With the increasing density of liquids, surface energy decreases. For example, the values of γ for water, benzene, and methanol at 20°C = 72.8, 28.87, and 22.55 dyne cm−1 respectively. The density order for these liquids is, H2O < C6H6 < CH3OH.
Surface tension and surface energy relation
For the measurement and explanation of surface tension or energy of the liquid, we use a film containing a rectangle ware frame and a moveable membrane. Suppose the film is stretched by moving membrane x meter and length of membrane = l meter.
If the γ symbol represented the surface tension acting per meter, the forces acting towards the film = γ × 2l. Since the length of the film is in contact with the ware l on each side. Therefore, the total length = 2l.
The work required to increase the surface area of the liquids (w),
= opposing force × displacement
= (γ × 2l) × x
= γ × 2(l × x)
= γ × ΔA
Where ΔA = increase of the area of the film on both sides. Therefore, this mathematical formula uses for the measurement or calculation of the surface energy or tension of any liquids or water.
Unit of surface energy
From the above derivation, surface tension (γ) = w/ΔA or the energy per unit area. It is numerically equal to the surface energy of the pure liquid. The CGS and SI unit of surface energy = Joule meter−2 and erg cm−2 respectively.

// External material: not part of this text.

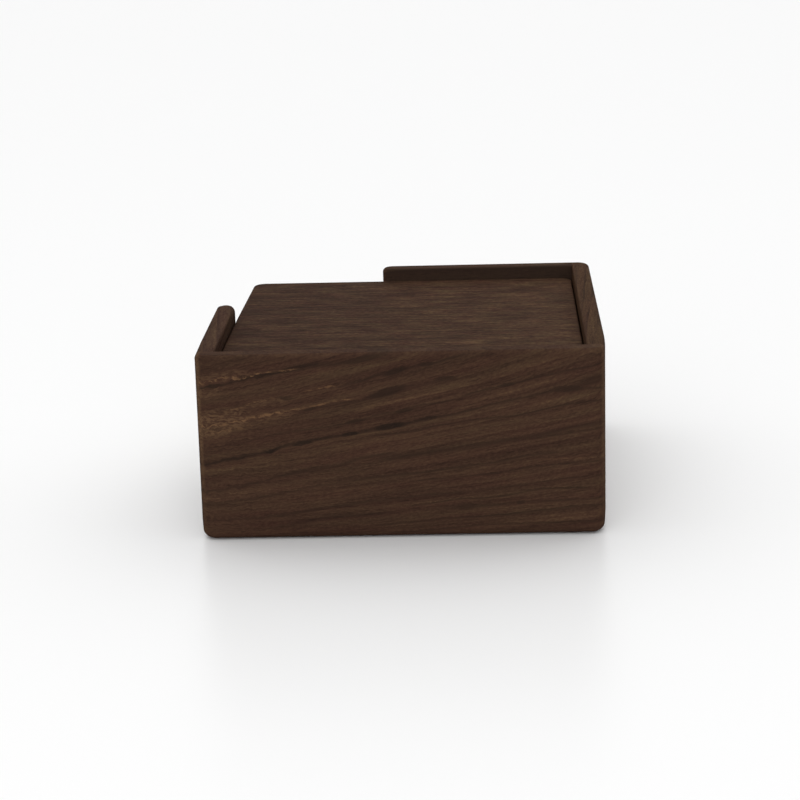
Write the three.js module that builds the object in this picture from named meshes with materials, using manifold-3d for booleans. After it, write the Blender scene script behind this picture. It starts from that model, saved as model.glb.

Dimension of surface energy
From the formula, γ = w/ΔA, surface tension is the amount of work required to increase the surface area of the liquids by unity. w/ΔA is called surface energy per unit area. It is numerically or dimensionally equal to γ. The units of these two quantities are different. Unit of surface energy per unit area = erg/cm2 or joule/m2 while the surface tension dyne/cm or newton/m.

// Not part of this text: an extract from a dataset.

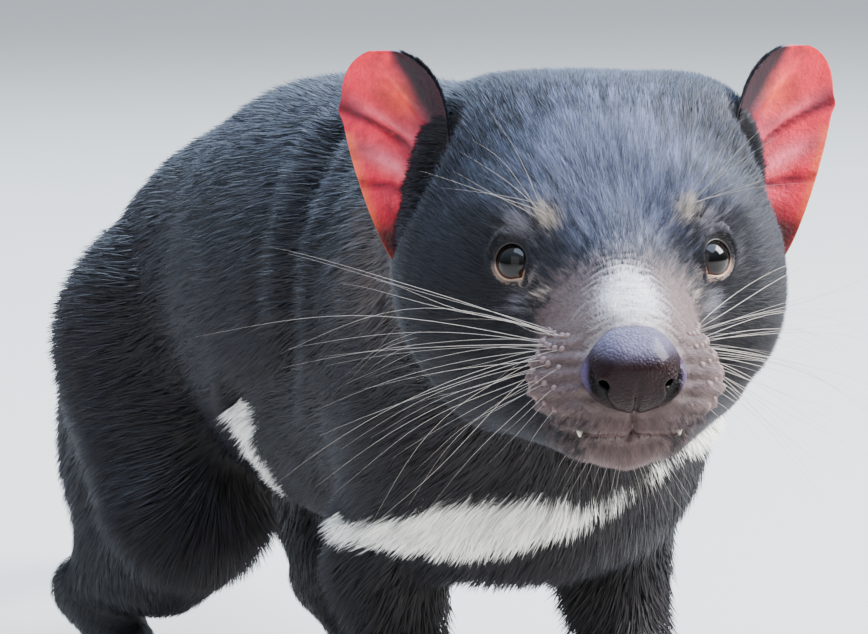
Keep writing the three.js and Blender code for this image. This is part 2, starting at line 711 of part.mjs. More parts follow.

The dimensions of surface energy and surface tension are equal to [M T−2]. Different types of instruments or apparatus like the capillary tube and stalagmometer are used for measuring it.
Effect of temperature on surface tension
It originates from the intermolecular attraction in the liquid. With the rise in temperature, the force of intermolecular attraction decreases. The surface tension of liquid decreases, and at the critical temperature, it will vanish.